* CHALLENGE
Using the data beneath this instruction, retype only the lines from the one that contains "make_base()" down to the one that contains "obj.data.transform(world)", both included, exactly as they appear.

------ DATASET EXCERPT ------

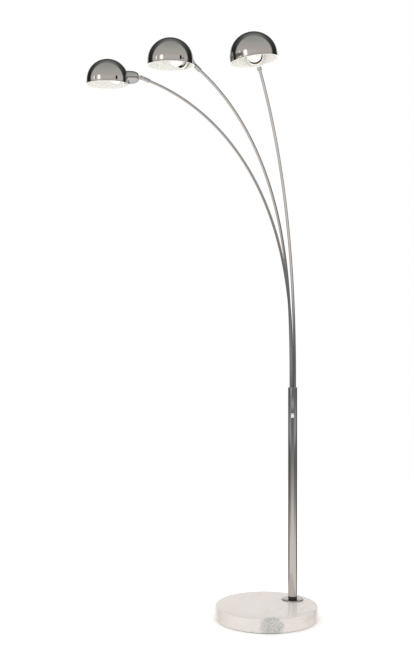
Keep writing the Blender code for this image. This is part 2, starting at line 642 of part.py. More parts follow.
def make_cup(name, head):
    """The housing behind the bulb, turned about the pivot's X axis, and the nut that holds it."""
    hole = SHANK_RADIUS + GAP
    shoulder = CUP_REAR + CUP_SHOULDER
    radial = CUP_RADIUS - CUP_REAR_RADIUS
    slopes = [math.pi / 2 * k / CUP_STEPS for k in range(CUP_STEPS + 1)]
    outer = [(CUP_REAR_RADIUS + radial * math.sin(t), shoulder - CUP_SHOULDER * math.cos(t)) for t in slopes]
    inner = [(r - CUP_WALL * math.sin(t), x + CUP_WALL * math.cos(t)) for (r, x), t in zip(outer, slopes)]
    outline = [(hole, CUP_REAR)] + outer + [(CUP_RADIUS, CUP_MOUTH), (CUP_RADIUS - CUP_WALL, CUP_MOUTH)]
    outline += inner[::-1] + [(hole, CUP_REAR + CUP_WALL)]
    piece("cup_" + name, turned(outline, 20), "chrome", head, X_AXIS)
    nut_start = CUP_REAR + CUP_WALL + GAP
    nut = hex_nut(CUP_NUT_ACROSS_FLATS, hole, nut_start, nut_start + CUP_NUT_HEIGHT)
    piece("cup_nut_" + name, nut, "brass", head, X_AXIS, smooth=False)
    ring_start = CUP_MOUTH - RING_SETBACK
    clamp = ring(RING_RADIUS, CUP_RADIUS + GAP, ring_start, ring_start + RING_LENGTH, 24)
    piece("shade_ring_" + name, clamp, "white_plastic", head, X_AXIS)


def shade_outline():
    """The shade's wall from its outer pole down to the rim and back up inside, about its own axis."""
    inner_radius = DOME_RADIUS - SHADE_WALL
    outer = arc((0, SKIRT_HEIGHT), DOME_RADIUS, 90, 0, 7)
    outer[0] = (0, outer[0][1])
    lip = [(DOME_RADIUS, LIP_HEIGHT), (LIP_RADIUS, 2 * SMALL_EDGE), (LIP_RADIUS - SMALL_EDGE, 0)]
    lip += [(inner_radius + LIP_UNDERCUT, 0), (inner_radius, LIP_HEIGHT)]
    inner = arc((0, SKIRT_HEIGHT), inner_radius, 0, 90, 7)
    inner[-1] = (0, inner[-1][1])
    return outer + lip + inner


def make_shade(name, head):
    shade = piece("shade_" + name, turned(shade_outline(), 28), "chrome", head, DOME_TO_PIVOT)
    hole = disc(CUP_RADIUS + GAP, -DOME_RADIUS, CUP_MOUTH + MM, 24)
    cut(shade, "cut_cup_hole_" + name, hole, X_AXIS)


def make_bulb(name, head):
    """A small globe bulb on the cup's axis, its screw cap and the socket that holds the cap."""
    neck_angle = math.degrees(math.asin(BULB_NECK_RADIUS / BULB_RADIUS))
    globe = arc((0, 0), BULB_RADIUS, 90, neck_angle - 90, 8)
    outline = [(0, BULB_CENTRE + BULB_RADIUS)]
    outline += [(r, BULB_CENTRE + x) for r, x in globe[1:]]
    outline += [(BULB_NECK_RADIUS, BULB_CENTRE - BULB_NECK_LENGTH), (0, BULB_CENTRE - BULB_NECK_LENGTH)]
    piece("bulb_" + name, turned(outline, 20), "opal_glass", head, X_AXIS)
    cap_front = BULB_CENTRE - BULB_NECK_LENGTH - GAP
    cap_rear = cap_front - BULB_CAP_LENGTH
    cap = [(0, cap_rear), (BULB_CAP_TIP, cap_rear), (BULB_CAP_RADIUS, cap_rear + BULB_CAP_TIP)]
    cap += [(BULB_CAP_RADIUS, cap_front), (0, cap_front)]
    piece("bulb_cap_" + name, turned(cap, 16), "brass", head, X_AXIS)
    rear = cap_rear - GAP - HOLDER_FLOOR
    bore = BULB_CAP_RADIUS + GAP
    socket = [
        (0, rear),
        (HOLDER_RADIUS - MM, rear),
        (HOLDER_RADIUS, rear + MM),
        (HOLDER_RADIUS, rear + HOLDER_LENGTH),
        (BULB_NECK_RADIUS + GAP, rear + HOLDER_LENGTH),
        (BULB_NECK_RADIUS + GAP, cap_front),
        (bore, cap_front),
        (bore, rear + HOLDER_FLOOR),
        (0, rear + HOLDER_FLOOR),
    ]
    piece("lamp_holder_" + name, turned(socket, 16), "porcelain", head, X_AXIS)


make_base()
make_post()
for arm_name, arm_values in ARMS.items():
    make_arm(arm_name, arm_values)
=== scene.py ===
"""The looks of the arc floor lamp: surfaces, finishes, floor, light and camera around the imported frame."""

import json
import math

import bmesh
import bpy
from mathutils import Matrix, Vector


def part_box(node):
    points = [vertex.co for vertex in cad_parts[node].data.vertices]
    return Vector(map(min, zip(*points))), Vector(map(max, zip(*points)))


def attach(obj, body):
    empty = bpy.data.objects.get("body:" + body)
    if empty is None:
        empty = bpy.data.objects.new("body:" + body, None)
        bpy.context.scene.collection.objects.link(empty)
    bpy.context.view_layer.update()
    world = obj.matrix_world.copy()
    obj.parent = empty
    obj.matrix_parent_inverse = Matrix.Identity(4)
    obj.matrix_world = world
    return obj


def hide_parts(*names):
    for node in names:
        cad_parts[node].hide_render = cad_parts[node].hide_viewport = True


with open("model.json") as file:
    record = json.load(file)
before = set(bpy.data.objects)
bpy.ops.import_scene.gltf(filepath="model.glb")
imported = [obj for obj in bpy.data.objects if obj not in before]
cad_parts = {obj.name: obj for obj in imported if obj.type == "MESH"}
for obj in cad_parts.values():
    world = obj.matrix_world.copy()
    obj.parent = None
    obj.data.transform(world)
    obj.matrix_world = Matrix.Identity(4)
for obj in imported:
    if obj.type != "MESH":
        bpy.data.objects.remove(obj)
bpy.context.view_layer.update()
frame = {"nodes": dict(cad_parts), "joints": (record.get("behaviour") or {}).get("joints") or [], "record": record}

bl_info = {
    "name": "Arc floor lamp",
    "version": (1, 0, 0),
    "blender": (4, 5, 0),
    "location": "3D View > Sidebar > Floor lamp",
    "description": "Dresses the packed floor lamp: stone base, chromed post and arms, domed shades, studio",
    "category": "Object",
}

ARMS = ("left", "middle", "right")
MM = 0.001
HAIR = 0.05 * MM  # how far a fine surface stays inside the outline of the piece it stands for
WELD = 0.01 * MM
GAP = 0.3 * MM  # between pieces that fit into each other

# The switch: half sizes across and up, and the key's reach from its pin.
WINDOW_HALF = (4.3 * MM, 6.8 * MM)
POCKET_HALF = (3.3 * MM, 5.7 * MM)
POCKET_DEPTH = 8 * MM
PLATE_EASE = 0.4 * MM
KEY_HALF = (3.0 * MM, 4.7 * MM)
KEY_CREASE = 3.3 * MM
KEY_PEAK = 4.2 * MM
KEY_HEEL = 1.5 * MM
KEY_EASE = 0.3 * MM

# The sleeves and their tilt pins.
SLEEVE_GROOVES = (4 * MM, 6 * MM)
GROOVE_RADIUS = 0.35 * MM
PIN_SLACK = 0.15 * MM
SCREW_HOLE = 1.85 * MM
PIN_TAIL = 3.6 * MM
PIN_HEAD = 3.55 * MM
PIN_HEAD_RISE = 2.15 * MM
PIN_BRIM = 0.6 * MM
DRIVER_SLOT = (5 * MM, 0.45 * MM, 1.2 * MM)  # half length, half width, and its bottom above the pin's seat

# The rings, the shades' lips and the lamp holders.
RING_RADIUS = 26.5 * MM
RING_BEHIND_MOUTH = 0.8 * MM
RING_AHEAD_OF_MOUTH = 2.7 * MM
RING_EASE = 0.8 * MM
LIP_ROUND = 0.45 * MM
LIP_EDGE = 0.9 * MM
CAP_LENGTH = 19 * MM
HOLDER_REAR = 3.3 * MM
HOLDER_LENGTH = 27 * MM
HOLDER_RADIUS = 13 * MM
HOLDER_BARREL = 12.2 * MM
HOLDER_BORE = 7.2 * MM
HOLDER_FLOOR = 3 * MM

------

* COMPLETED TASK
make_base()
make_post()
for arm_name, arm_values in ARMS.items():
    make_arm(arm_name, arm_values)
=== scene.py ===
"""The looks of the arc floor lamp: surfaces, finishes, floor, light and camera around the imported frame."""

import json
import math

import bmesh
import bpy
from mathutils import Matrix, Vector


def part_box(node):
    points = [vertex.co for vertex in cad_parts[node].data.vertices]
    return Vector(map(min, zip(*points))), Vector(map(max, zip(*points)))


def attach(obj, body):
    empty = bpy.data.objects.get("body:" + body)
    if empty is None:
        empty = bpy.data.objects.new("body:" + body, None)
        bpy.context.scene.collection.objects.link(empty)
    bpy.context.view_layer.update()
    world = obj.matrix_world.copy()
    obj.parent = empty
    obj.matrix_parent_inverse = Matrix.Identity(4)
    obj.matrix_world = world
    return obj


def hide_parts(*names):
    for node in names:
        cad_parts[node].hide_render = cad_parts[node].hide_viewport = True


with open("model.json") as file:
    record = json.load(file)
before = set(bpy.data.objects)
bpy.ops.import_scene.gltf(filepath="model.glb")
imported = [obj for obj in bpy.data.objects if obj not in before]
cad_parts = {obj.name: obj for obj in imported if obj.type == "MESH"}
for obj in cad_parts.values():
    world = obj.matrix_world.copy()
    obj.parent = None
    obj.data.transform(world)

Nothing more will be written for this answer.